No, they are names given to entities that account for experimental results and observations. The properties of these entities are well-defined so that further tests and observations either can confirm or falsify their existence. Dark matter, for example, is defined to be an entity that interacts only via gravitation and not via any of the other three fundamental interactions (electromagnetism, the strong nuclear force or the weak nuclear force). Since it interacts gravitationally, dark matter must have mass. Since it does not interact in any other way, it must not have electrical charge or color charge. It must not be composed of quarks and therefore cannot have strangeness, charm, topness or bottomness (these are very specific quantum properties that have nothing to do with the ordinary meanings of the words).

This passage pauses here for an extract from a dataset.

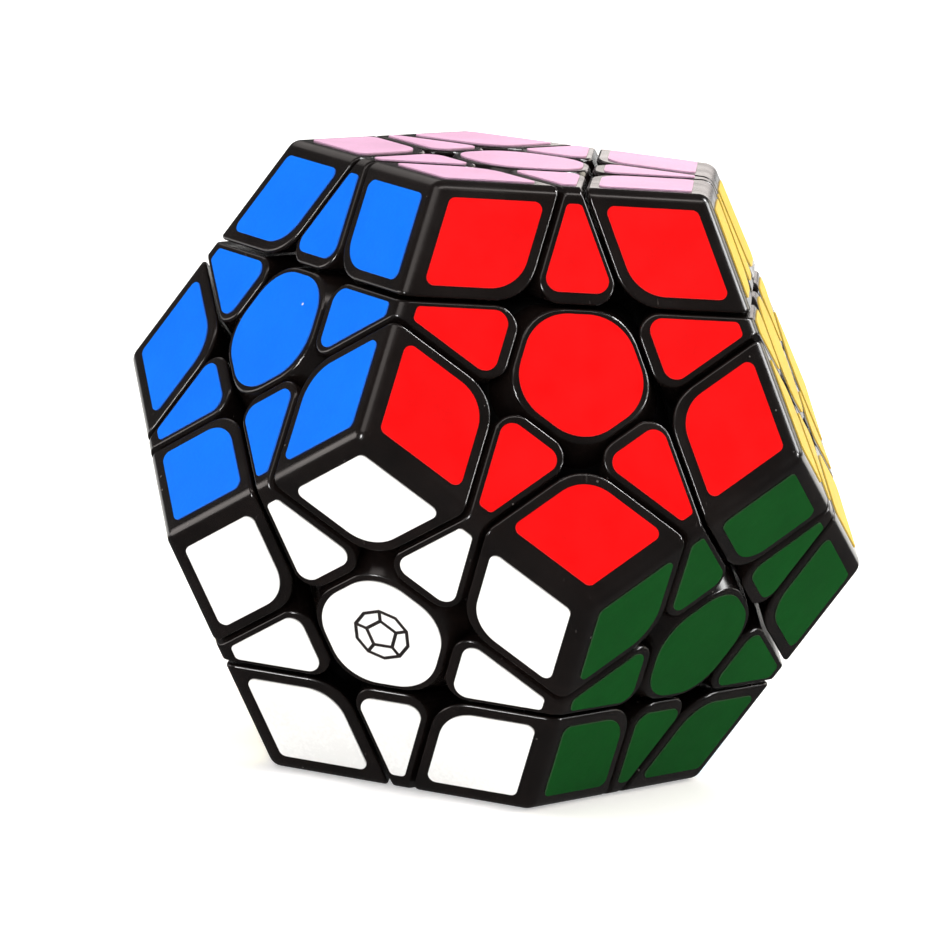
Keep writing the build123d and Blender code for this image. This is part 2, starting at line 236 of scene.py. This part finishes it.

The fact is that ALL entities in science are defined in this manner, by inferring their properties from experiment. Just as an example, answer this what is an electron? We can define it only in terms of its mass, charge, spin, etc., all of which are inferred from experiment. We’ve never actually seen an electron or measured one directly. The main difference is simply the amount of evidence we have — there are more observations based on electrons than on dark matter. This is unsurprising since electrons are much easier to interact with. Even if you were sitting in a room full of dark matter or standing on a mountain of it, you’d never notice. Gravity is a very weak interaction, producing noticeable results only when dealing with planet-sized or bigger objects. If we had to rely on the gravitation of electrons, we undoubtedly would know almost nothing about them.

Of course, all conclusions in science are provisional. Dark matter might someday be replaced by a different concept that explains results better. So might electrons, although that would be much more surprising. In either case, though it isn’t true that the name is just a placeholder because we don’t know what it is.